Most dogs that contract Parvo have trouble keeping food down—anything and everything that they eat or drink often comes right back out. As they continue to refuse food, their stomachs become empty and they start vomiting up bile, which appears as a thick, foamy, yellow-brownish fluid; or blood, which may come out as coffee-colored vomit.
If your dog isn’t eating, bring them to the vet immediately. They may need a feeding tube and IV fluids to keep them from becoming malnourished and dehydrated.

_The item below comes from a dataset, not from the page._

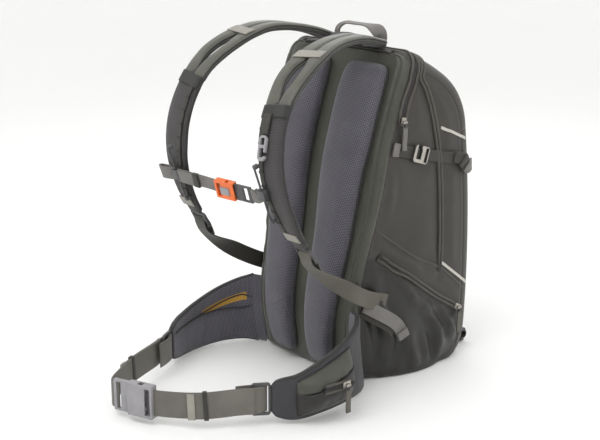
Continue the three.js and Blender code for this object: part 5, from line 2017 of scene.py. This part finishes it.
        middle = (at(24, 5) + before) / 2 + [s * 7, -5, -1]
        line = Line([at(-8, -3.4), at(-1, 1), at(8, 5), at(24, 5), middle, before, end])
        share = np.linspace(0, 1, 80)
        web = solid("web", swept(line, share, UP, strap_section(self.web, 2.2)), BELT_WEBBING)
        tail_share = np.linspace(0.12, 0.66, 50)
        tail = swept(line, tail_share, UP, strap_section(self.web - 0.6, 2.0), -s * 2.7)
        fold = swept(line, np.linspace(0.60, 0.66, 8), UP, strap_section(self.web - 0.4, 2.0), -s * 5.0)
        keeper = swept(line, np.linspace(0.50, 0.535, 5), UP, strap_section(self.web + 3.5, 8.0), -s * 1.6)
        back = Line([at(-8, -3.4), at(4, -6.0), at(20, -5.5), at(34, -3.5)])
        inner = swept(back, np.linspace(0, 1, 16), UP, strap_section(self.web - 0.8, 2.0))
        parts = [
            web,
            solid("tail", tail, BELT_WEBBING),
            solid("fold", fold, PALE_WEBBING),
            grid_object("keeper", keeper, [DARK_WEBBING], closed=True),
            solid("inner", inner, BELT_WEBBING),
        ]
        seat(merged(f"{self.name}_belt_strap", parts), self.body, WEBBING.slot, f"{self.name}_belt_webbing")
        log.info("%s belt webbing is %.0f mm; the buckle is %.0f mm high", self.name, line.length,
                 high[2] - low[2])


@dataclass
class HipBelt:
    """Both wings, the buckle and the hip pocket's zip."""

    bag: Bag
    sewing: Sewing

    def build(self) -> None:
        """Makes them all."""
        left = ((-7.2, -106, 0), (8, -122, 2), (23, -160, 7), (26, -208, 15), (20, -242, 21), (2, -270, 21))
        right = ((-7.2, -106, 0), (8, -122, 2), (19, -155, 7), (19, -200, 15), (10, -236, 21), (-8, -264, 21))
        Wing("left", 1, left, self.bag, self.sewing).build()
        Wing("right", -1, right, self.bag, self.sewing).build()
        refined("belt_buckle_female", PALE_ACETAL, 0.9, "bag")
        refined("belt_buckle_male", PALE_ACETAL, 0.6, "belt_gate")
        self.zip()

    def zip(self) -> None:
        """Makes the hip pocket's zip over its CAD track."""
        low, high = (np.array(corner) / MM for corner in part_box("hip_zip_track"))
        middle = (low + high) / 2
        run = unit(np.array([0.0, low[1] - high[1], high[2] - low[2] - 9.0]))
        points = middle + run * np.linspace(-26, 26, 24)[:, None]
        parts = [ribbon("tape", points - LEFT * 0.3, LEFT, 11.0, TAPE, 1.2)]
        for edge in (1, -1):
            shift = np.cross(LEFT, run) * edge * 5.2
            parts.append(bead("lip", points + shift + LEFT * 0.6, LEFT, 3.4, 2.6, LIT_LIP_CLOTH))
        seat(merged("hip_pocket_zip_tape", parts), "bag", TAPE.slot, "hip_zip_track")
        seat(TOOTH.along("hip_pocket_zip_coil", [(points + LEFT * 0.7, np.tile(LEFT, (24, 1)))]), "bag",
             COIL.slot)


# ---- Studio -----------------------------------------------------------------------------------------


@dataclass
class Studio:
    """A pale floor that curves up into a wall all round, soft lights and the camera."""

    azimuth: float = 50.0
    elevation: float = 16.0
    aim: tuple[float, float, float] = (0.0, -0.120, 0.230)
    distance: float = 1.7
    lens: float = 69.4
    shift: tuple[float, float] = (0.009, 0.0035)

    def away(self, azimuth: float, elevation: float, distance: float) -> Vector:
        """A place seen from the aim at an angle."""
        a, e = math.radians(azimuth), math.radians(elevation)
        back = Vector((math.sin(a) * math.cos(e), -math.cos(a) * math.cos(e), math.sin(e)))
        return Vector(self.aim) + back * distance

    def build(self) -> None:
        """Makes them all."""
        scene = bpy.context.scene
        camera = bpy.data.objects.new("camera", bpy.data.cameras.new("camera"))
        camera.data.lens = self.lens
        camera.data.sensor_width = 36.0
        camera.data.shift_x, camera.data.shift_y = self.shift
        camera.location = self.away(self.azimuth, self.elevation, self.distance)
        aim = Vector(self.aim) - camera.location
        camera.rotation_euler = aim.to_track_quat("-Z", "Y").to_euler()
        scene.collection.objects.link(camera)
        scene.camera = camera
        for name, azimuth, elevation, distance, size, power in (
            ("key_light", 10, 55, 1.7, 1.2, 9.0),
            ("side_light", 110, 40, 1.9, 1.2, 3.5),
            ("rear_light", 215, 45, 1.9, 1.2, 5.0),
        ):
            light = bpy.data.objects.new(name, bpy.data.lights.new(name, "AREA"))
            light.data.size, light.data.energy = size, power
            light.location = self.away(azimuth, elevation, distance)
            toward = Vector(self.aim) - light.location
            light.rotation_euler = toward.to_track_quat("-Z", "Y").to_euler()
            scene.collection.objects.link(light)
        world = bpy.data.worlds.new("studio")
        world.use_nodes = True
        world.node_tree.nodes["Background"].inputs["Color"].default_value = (1, 1, 1, 1)
        world.node_tree.nodes["Background"].inputs["Strength"].default_value = 1.0
        scene.world = world
        scene.view_settings.view_transform = "Standard"
        radius = np.array([0.0, 0.6, 1.2, 1.8, 2.4, 2.8, 3.1, 3.3, 3.42, 3.5, 3.5])
        height = np.array([0.0, 0.0, 0.0, 0.0, 0.0, 0.05, 0.16, 0.36, 0.62, 1.0, 3.6])
        turn = np.linspace(0, 2 * np.pi, 64, endpoint=False)
        points = np.stack(
            [np.outer(radius, f) for f in (np.cos(turn), np.sin(turn))] + [np.outer(height, turn * 0 + 1)], -1
        )
        faces = [
            (j * 64 + k, j * 64 + (k + 1) % 64, (j + 1) * 64 + (k + 1) % 64, (j + 1) * 64 + k)
            for j in range(len(radius) - 1)
            for k in range(64)
        ]
        mesh = bpy.data.meshes.new("floor")
        mesh.from_pydata(points.reshape(-1, 3).tolist(), [], faces)
        mesh.polygons.foreach_set("use_smooth", [True] * len(mesh.polygons))
        floor = bpy.data.objects.new("floor", mesh)
        paper = bpy.data.materials.new("pale_paper")
        paper.use_nodes = True
        shader = paper.node_tree.nodes["Principled BSDF"]
        shader.inputs["Base Color"].default_value = linear("fcfcfb")
        shader.inputs["Roughness"].default_value = 0.9
        mesh.materials.append(paper)
        scene.collection.objects.link(floor)


def dress_frame() -> None:
    """Gives the hidden board, stays and divider their finishes."""
    for node, finish in (
        ("frame_sheet", BOARD),
        ("left_frame_stay", CAST_METAL),
        ("right_frame_stay", CAST_METAL),
        ("compartment_divider", DIVIDER_CLOTH),
    ):
        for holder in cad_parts[node].material_slots:
            holder.material = finish.material()
        log.info("%s is %s", node, finish.name)


def main() -> None:
    """Builds every sub-assembly in order."""
    logging.basicConfig(level=logging.INFO, format="%(message)s")
    Studio().build()
    sewing = Sewing()
    bag = Bag()
    bag.build()
    BackPads(bag).build()
    Closures(bag, sewing).build()
    BagWebbing(bag, sewing).build()
    Harness(bag, sewing).build()
    HipBelt(bag, sewing).build()
    sewing.sew()
    dress_frame()


if __name__ == "__main__":
    main()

Since Parvo damages the lining of the intestines, the intestinal tract loses the ability to absorb water and nutrients. This causes fluids, as well as undigested food particles, to simply flow out of the body in the form of loose stool or diarrhea—increasing the odds of dehydration. But that’s not all. Parvo may also injure the blood vessels and cause blood to leak into the stool, causing bloody diarrhea in some dogs.
If your pup has diarrhea, you can prevent dehydration by supplying them with electrolytes, whether in the form of drinks or intravenously at the animal clinic.
Just like humans, sick dogs have lower energy levels than normal. This happens as a result of the body constantly working overtime to try and overcome the disease. That’s why it’s very important for Parvo-infected dogs to receive adequate nutrition, electrolytes, and fluids throughout the recovery period. They help keep the immune system strong and healthy enough to make it possible for dogs to heal.
Loss of appetite, vomiting, diarrhea—all of these take a toll on infected dogs and cause them to lose weight. However, as long as they receive sufficient nutrition and remain under the care of veterinary professionals, they’ll be okay. Most dogs easily gain the weight back once they’ve recovered.
To help dog owners nurse their dogs back to health at home, veterinarians normally give them instructions on how to properly administer of a few medications, including antibiotics and anti-nausea medication. They may also teach dog owners how to gradually re-introduce solid food and brief them on what their pup can and can’t eat.
All these—early detection, prompt veterinary treatment, and proper at home care—make it possible for infected dogs win the battle against Parvo.